I can hardly wait to try these. I’m thinking Bloody Marys.
I found a fun carrot pickle in the Stocking Up book:
2-3 bunches of carrots
2 cups of vinegar
1.5 cups of water
0.5 Tablespoons of whole cloves
0.5 Tablespoons of allspice
0.5 Tablespoons of mace
0.5 stick of cinnamon
0.5 cups of honey
Pare carrots and cut in strips that are the desired size and length of your canning jars, if possible. (the carrots I used were so small, I did not need to cut them). Boil in water until just heated through ( I didn‘t do this, as my carrots are so young). Pack hot carrots lengthwise in hot sterilized pint jars. Make a syrup of vinegar, water and spices. Bring to a boil and simmer for 5 minutes. Add honey. Bring to a boil again. Pour over the carrots. There should be a ¼ inch headspace. Process pint jars in boiling water bath for 10 minutes.

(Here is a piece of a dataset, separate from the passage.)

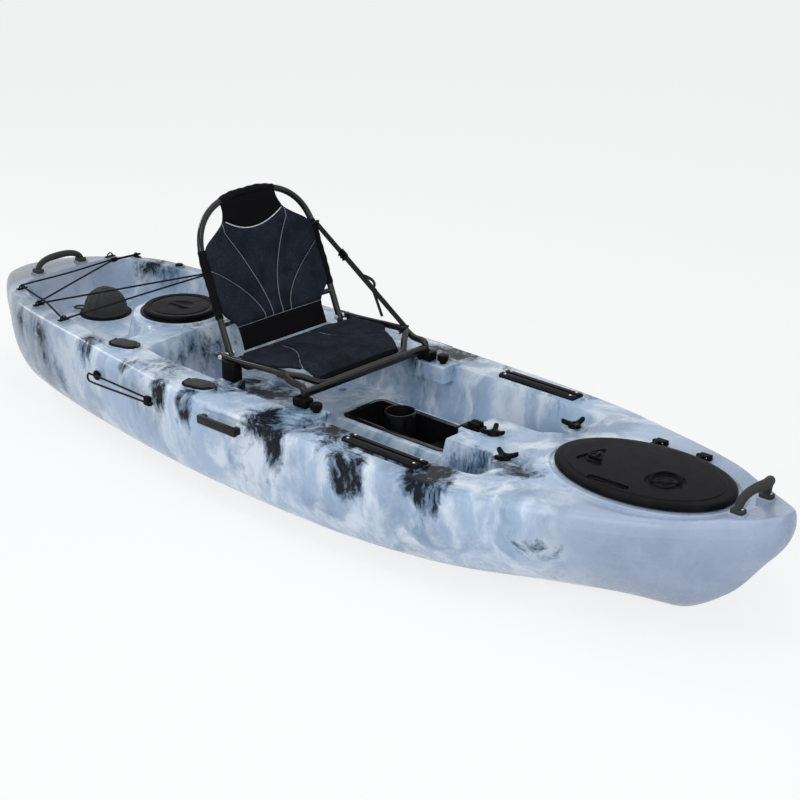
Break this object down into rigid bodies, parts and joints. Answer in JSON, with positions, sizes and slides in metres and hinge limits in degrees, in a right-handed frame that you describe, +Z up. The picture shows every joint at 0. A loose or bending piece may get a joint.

I used purple carrots and the color of the raw carrots is spectacular. I hope they retain the color. I wish I had Brother Yam take some pictures of these before I canned them. They’ll probably turn grey as a result of the processing.
While my pickles were boiling away in the water bath, I took a cup of Greek yogurt, added a little milk, some sugar, a splash of orange blossom water and mixed well and threw it in the freezer.
I hate being hot and sweaty. I'm going to take a shower.